Mais des résistances s’observent dans de nombreux pays : Inde, Colombie, Italie, Ghana, Bolivie, Canada, Costa Rica, Afrique du Sud. Dans ce dernier pays, la situation est paradoxale : inscrit dans la Constitution, le droit à l’eau est bridé par les collectivités locales qui font appel au privé. La résistance peut également déboucher sur des alternatives à la libéralisation, sans qu’on puisse dégager de modèle unique. Ainsi, à Belém do Para (Brésil), on a choisi une gestion municipale autonome de l’eau ; en Suisse, l’eau est propriété pour partie de la confédération, pour l’autre des cantons. Le droit au référendum et le droit d’initiative sont d’autres atouts helvétiques pour combattre la privatisation de l’eau.
Pour conclure, Riccardo Petrella critique la "nouvelle conquête de l’eau" : marchandisation, primat de l’investissement privé, passage de la culture du droit à la culture du besoin, privatisation, libéralisation.

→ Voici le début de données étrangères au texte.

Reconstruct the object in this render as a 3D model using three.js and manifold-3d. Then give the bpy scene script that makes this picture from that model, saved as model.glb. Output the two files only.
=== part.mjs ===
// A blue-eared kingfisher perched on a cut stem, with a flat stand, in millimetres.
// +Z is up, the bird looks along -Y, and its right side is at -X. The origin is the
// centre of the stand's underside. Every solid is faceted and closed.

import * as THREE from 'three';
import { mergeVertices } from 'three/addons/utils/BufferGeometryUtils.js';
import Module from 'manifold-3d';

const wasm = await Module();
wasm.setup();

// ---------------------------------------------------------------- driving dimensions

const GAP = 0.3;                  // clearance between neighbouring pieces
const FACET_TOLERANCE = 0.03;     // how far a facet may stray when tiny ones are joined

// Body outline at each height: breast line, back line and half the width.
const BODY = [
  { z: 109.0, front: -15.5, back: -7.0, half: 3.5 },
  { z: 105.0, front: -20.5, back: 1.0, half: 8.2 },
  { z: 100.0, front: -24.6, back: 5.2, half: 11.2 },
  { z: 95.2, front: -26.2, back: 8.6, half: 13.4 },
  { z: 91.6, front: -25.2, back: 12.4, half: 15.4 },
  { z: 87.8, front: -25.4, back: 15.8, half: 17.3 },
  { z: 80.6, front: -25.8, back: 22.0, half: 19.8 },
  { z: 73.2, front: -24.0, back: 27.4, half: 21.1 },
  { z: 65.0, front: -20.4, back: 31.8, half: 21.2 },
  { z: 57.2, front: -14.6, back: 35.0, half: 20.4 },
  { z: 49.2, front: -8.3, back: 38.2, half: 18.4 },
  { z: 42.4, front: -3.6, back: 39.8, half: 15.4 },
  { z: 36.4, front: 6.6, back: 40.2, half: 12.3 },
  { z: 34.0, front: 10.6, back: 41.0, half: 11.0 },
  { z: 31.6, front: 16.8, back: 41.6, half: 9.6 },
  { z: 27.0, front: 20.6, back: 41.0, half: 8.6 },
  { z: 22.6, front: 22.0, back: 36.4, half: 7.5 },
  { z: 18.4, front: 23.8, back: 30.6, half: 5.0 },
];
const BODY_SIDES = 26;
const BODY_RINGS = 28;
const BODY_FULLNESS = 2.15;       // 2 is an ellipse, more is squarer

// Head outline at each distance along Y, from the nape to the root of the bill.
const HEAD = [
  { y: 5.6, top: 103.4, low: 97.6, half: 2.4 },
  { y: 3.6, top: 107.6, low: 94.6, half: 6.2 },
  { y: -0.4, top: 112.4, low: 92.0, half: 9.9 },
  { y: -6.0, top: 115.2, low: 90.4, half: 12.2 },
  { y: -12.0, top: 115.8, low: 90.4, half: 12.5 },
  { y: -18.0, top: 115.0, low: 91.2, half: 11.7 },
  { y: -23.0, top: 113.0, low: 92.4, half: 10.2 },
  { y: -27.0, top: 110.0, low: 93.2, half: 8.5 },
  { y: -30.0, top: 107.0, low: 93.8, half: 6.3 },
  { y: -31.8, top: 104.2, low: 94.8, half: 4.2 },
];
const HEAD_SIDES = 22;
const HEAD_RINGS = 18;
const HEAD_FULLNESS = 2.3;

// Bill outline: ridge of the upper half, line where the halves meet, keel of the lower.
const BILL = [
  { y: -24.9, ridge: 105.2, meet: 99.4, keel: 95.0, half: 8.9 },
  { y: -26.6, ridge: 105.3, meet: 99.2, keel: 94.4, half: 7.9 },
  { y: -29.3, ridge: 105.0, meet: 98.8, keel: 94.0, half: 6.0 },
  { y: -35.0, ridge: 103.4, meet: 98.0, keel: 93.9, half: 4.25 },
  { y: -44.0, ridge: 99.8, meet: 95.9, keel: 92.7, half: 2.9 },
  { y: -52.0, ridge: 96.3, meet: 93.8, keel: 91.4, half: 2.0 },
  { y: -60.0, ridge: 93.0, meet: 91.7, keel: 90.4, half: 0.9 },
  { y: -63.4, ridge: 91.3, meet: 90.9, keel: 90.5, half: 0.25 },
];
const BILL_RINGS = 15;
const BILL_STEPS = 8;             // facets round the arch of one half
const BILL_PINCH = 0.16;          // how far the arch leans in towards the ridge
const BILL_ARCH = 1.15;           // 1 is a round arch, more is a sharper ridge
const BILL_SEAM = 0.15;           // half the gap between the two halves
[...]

Il propose une alternative d’ensemble, basée sur la reconnaissance de l’humanité comme sujet juridique et politique, la création d’une autorité mondiale de l’eau à trois fonctions (législative, juridictionnelle, contrôle) et sur un financement public de ce bien commun mondial. Nous voilà munis d’un livre essentiel et complet pour débattre de ce sujet brûlant.

Messages

  • L’article n’est pas assez rigoureux, la diabilisation du service publique de l’eau géré par des sociétés privées ("les 3 soeurs") ne sert pas le débat envoronemental.

    – t’autant que les indicateurs de qualité de l’eau SPDE sont très favorables aux gestions déléguées - !!!